Who are 3 artists you have your eyes on at the moment?

Oh man, only 3? That's tough.I'd say that the 3 that I (and most people) have their eyes on at all times are: Tjo, Omentejovem and Karisma. One of my favorite things about these artists and just art in general, is how distinct one's work can be. I can't think of 3 artists whose work you recognize immediately more than them. Truly masters of their craft.

But I want to give you 3 UNDERRATED Artists in the space if I may. People I think folks should keep an eye on (more). Bhareboy, Baire, Freebac. What these guys are doing is incredible & honestly, only a matter of time before they break their ceiling. 

What advice would you give to an artist starting in the space right now?

If you're just starting, just please stay true to yourself and to your art.

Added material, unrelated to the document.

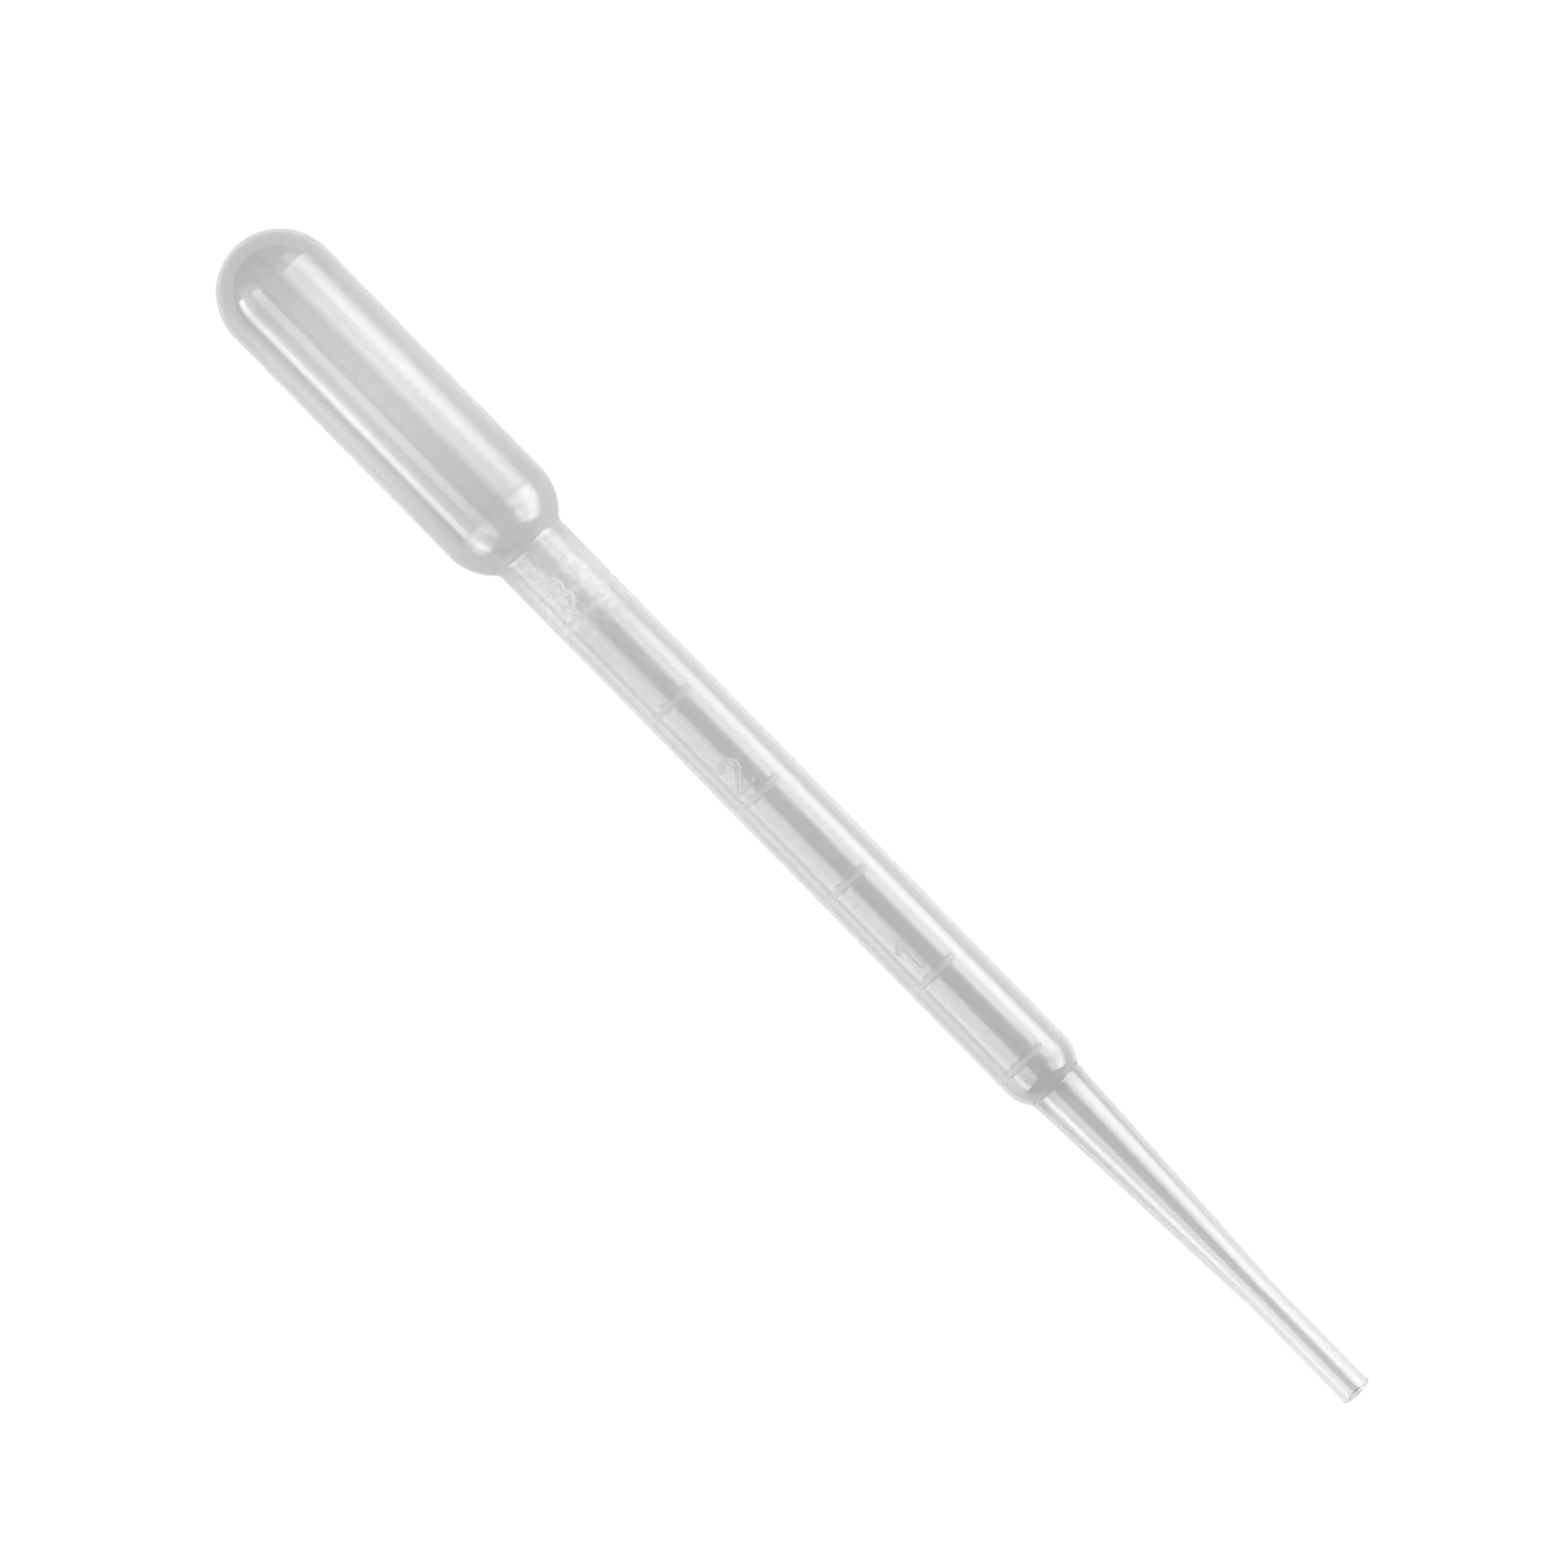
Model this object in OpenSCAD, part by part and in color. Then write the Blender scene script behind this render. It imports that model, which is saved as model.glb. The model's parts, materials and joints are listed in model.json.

Try to get better with every piece you create. And when you DO find success, even if only a little, harness that & push yourself forward. 

I've been here for over 2 years now, there are highs & lows, if someone told me back then that "you might go a year without a sale after hitting a major all time high", I might've not grown complacent. When the numbers are down, focus on your craft. You might just fuck around & produce work that can't be overlooked. 

And when the success comes, don't regurgitate what was successful, always try to push yourself. You can always be better.

Would you rather be relatable or aspirational to your audience?

I would like to be both. I want people to aspire to have the amount of success that I've had as of late, but I ALSO want them to know that I'm just another guy who lives in small-town Tennessee & likes to paint. I want to be relatable, but also inspire them to put in the work needed to get somewhere in this space.